The young woman in this post hasn't known the kind of fierce protective love of a mother for her young. But like that bird, when given a chance and options, she could thrive. She has to want to, first; she has to learn how to open the wings she's been given, second; she has to learn how to use the wings to fly, third, and then, finally, she has to learn how to glide and soar once aloft and know how to come back down to the ground and still stand. Lots of steps, each a learning experience, each an option and a chance--and a choice.

I pray she makes it off the ground and learns how to stand.

Louise Gallagher said...

Like Maureen I see the hope in this story.

though I notice, on reflection that I 'wrote long' which means, I was thinking it through as I wrote, working out my angst.

something I tell our volunteers and donors is -- if we do nothing at all, as long as we keep hope alive, we have done a good job.

for this young woman, there is hope she will learn to fly.

Thank you everyone for your warmth and support.

Hugs

Louise

Unknown said...

I have felt that frustration so many times in so many places.
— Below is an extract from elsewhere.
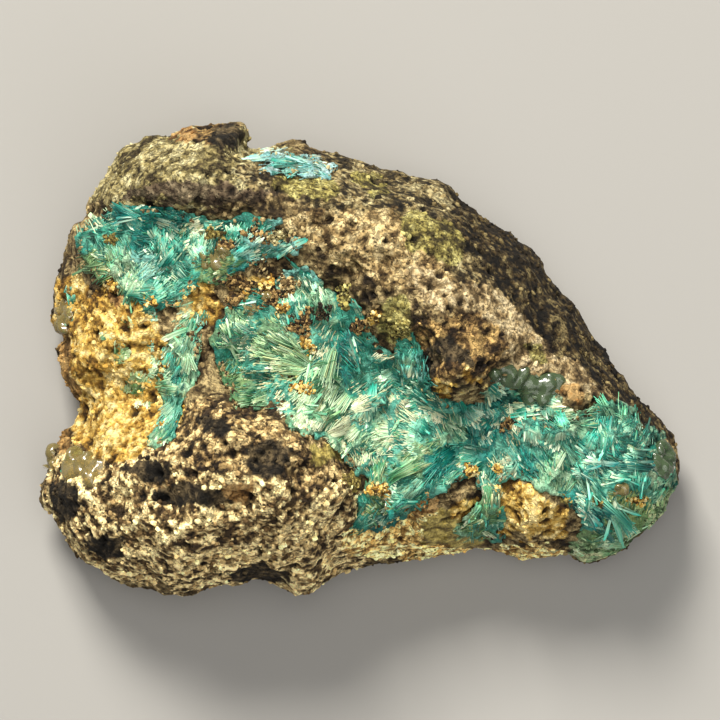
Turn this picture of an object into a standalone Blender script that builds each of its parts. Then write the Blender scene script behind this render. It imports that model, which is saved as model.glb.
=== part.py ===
"""A hand specimen of limonite gossan lying on its flat trimmed back, face up.

A band of fibrous blue-green aurichalcite fills the broken hollow that crosses the face, with
three smaller crusts of it beside the band, and clear hemimorphite has grown in four places.
The rock is one solid. Each crust and each cluster is a solid of its own, set into the rock.

Metres, +Z up. The origin is under the middle of the specimen, on the surface it lies on.
"""

import math
import random

import bmesh
import bpy
import numpy as np
from mathutils import Vector, bvhtree, geometry, noise

MM = 0.001

# Driving sizes, in millimetres
LENGTH = 100.0  # longest way across the face, along X
GRID = 2.3  # spacing of the facets on the face
UNDER_GRID = 4.2  # spacing of the facets underneath
GRID_STRAY = 0.24  # how far a point strays from the even grid, as a share of the spacing
RIM_STEP = 2.4  # longest edge along the outline
RIM_CLEAR = 1.0  # no inner point lies nearer the outline than this
RIM_EDGE = 0.9  # height of the broken edge between the face and the flank
RIM_SHARE = 0.46  # height of the outline as a share of the face beside it
RIM_LOWEST = 5.5  # the outline is nowhere lower than this
RIM_BLUNT = 0.6  # the face starts its rounding this far outside the outline
TOP_ROUND = 7.0  # how far in from the outline the face rounds over
UNDER_ROUND = 11.0  # how far in from the outline the flank tucks under to the flat back
CRUST_GAP = 0.3  # room between a crust and the rock under it
CRUST_SIZES = (0.5, 2.1)  # thickness of a crust at its edge and well inside it
CLUSTER_SIZES = (1.5, 2.6)  # the same for a cluster of crystals
CRUST_SLOPE = 3.0  # distance from the edge over which a crust thickens
BORDER_STEP = 2.1  # longest edge along the border of a crust
BORDER_CLEAR = 1.1  # no other point lies nearer a border than this

# Roughness: the height and the size across of each kind of bump in mm, and where its pattern starts
LUMPS = (1.5, 6.5, 3)
RIDGES = (1.1, 4.2, 9)
CRUMBS = (0.8, 1.7, 31)
RIM_WAVE = (1.6, 9.0, 17)
FLANK_WAVE = (0.5, 5.0, 47)  # its height is a share of the flank's own
RIDGE_LEVEL = 0.6  # share of the ridges that lies under the surface, so that they add no height
CRUST_ROUGH = 0.6  # share of the roughness that is left under a crust
ROCK_ROUGH = 1.25  # the same where the rock is bare
FLANK_ROUGH = 1.2  # roughness added on the steep ground by the rim
EASE = 0.5  # how loosely the surface passes by the spot heights
PIT_FLOOR = 1.25  # over 1, a pit has a flat floor
GRID_SEED = 3
UNDER_SEED = 5

# The outline of the face, seen from above: x, y in mm, clockwise from the spike on the left side
OUTLINE = [
    (-48.4, 2.2), (-46.0, 3.3), (-46.8, 4.3), (-48.0, 5.3), (-48.2, 6.9), (-47.6, 8.6),
    (-48.1, 10.2), (-47.0, 13.6), (-46.1, 15.6), (-45.8, 19.2), (-44.7, 21.4), (-42.5, 22.5),
    (-42.6, 24.6), (-41.3, 26.4), (-39.7, 29.3), (-37.8, 31.2), (-37.0, 33.0), (-34.2, 34.1),
    (-33.6, 35.2), (-32.0, 35.7), (-29.4, 35.1), (-27.4, 36.1), (-25.0, 36.3), (-22.4, 36.7),
    (-18.5, 37.0), (-16.8, 35.0), (-18.0, 33.0), (-15.3, 33.0), (-13.2, 33.1), (-12.6, 33.9),
    (-10.0, 34.2), (-8.0, 33.4), (-5.8, 32.3), (-2.5, 31.8), (0.7, 30.5), (3.4, 29.5),
    (6.4, 29.3), (8.1, 28.1), (10.4, 28.6), (12.6, 28.3), (14.6, 27.0), (15.2, 25.4),
    (18.6, 22.8), (22.4, 20.3), (26.0, 18.2), (28.4, 15.9), (29.4, 13.4), (31.4, 10.8),
    (33.8, 7.8), (36.2, 4.5), (38.7, 0.6), (41.2, -3.4), (44.6, -7.1), (47.2, -9.6),
    (49.1, -11.6), (49.8, -15.8), (49.9, -18.2), (49.4, -20.3), (48.1, -21.3), (47.8, -23.6),
    (46.3, -25.5), (44.0, -27.3), (42.6, -28.2), (42.0, -29.8), (40.2, -30.0), (38.6, -31.3),
    (36.0, -31.9), (34.0, -31.7), (32.4, -29.9), (30.0, -30.8), (27.0, -31.0), (25.0, -31.3),
    (22.6, -30.0), (18.5, -29.2), (16.0, -30.6), (12.6, -30.6), (9.0, -31.1), (4.0, -32.1),
    (0.0, -32.3), (-3.0, -33.2), (-6.0, -35.3), (-7.6, -36.7), (-9.6, -36.9), (-12.4, -35.7),
    (-14.8, -34.3), (-17.1, -34.2), (-19.0, -35.5), (-21.2, -35.1), (-23.4, -36.0), (-26.4, -36.7),
    (-31.0, -36.5), (-35.0, -35.2), (-38.8, -34.4), (-40.3, -33.0), (-41.2, -32.1), (-43.4, -31.3),
    (-45.4, -29.0), (-47.2, -26.0), (-47.9, -24.2), (-50.2, -22.9), (-49.6, -21.0), (-49.8, -19.6),
    (-48.4, -17.8), (-49.1, -16.4), (-48.2, -14.0), (-46.4, -12.0), (-46.2, -11.0), (-44.1, -9.8),
    (-43.7, -6.8), (-45.3, -5.0), (-46.8, -1.0),
]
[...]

So much to give, so much within -- then boom, gone. Unbelievably strong. Unbelievably fragile. I am not trained to deal with this. I just see it, know it. Nothing ever really surprises me. Thank you for sharing this. I hope for her, and all the others like her -- and for you.

Though it was a slightly different issue, we had to do something very similar within our own family. Forcing the hand. "You must fly on your own. We are always here. We will always love you. But some things you cannot do. Though it hurts, I will always stand in this place, opposed to that. Never to you, though I will slip in frustration. I am opposed only to that."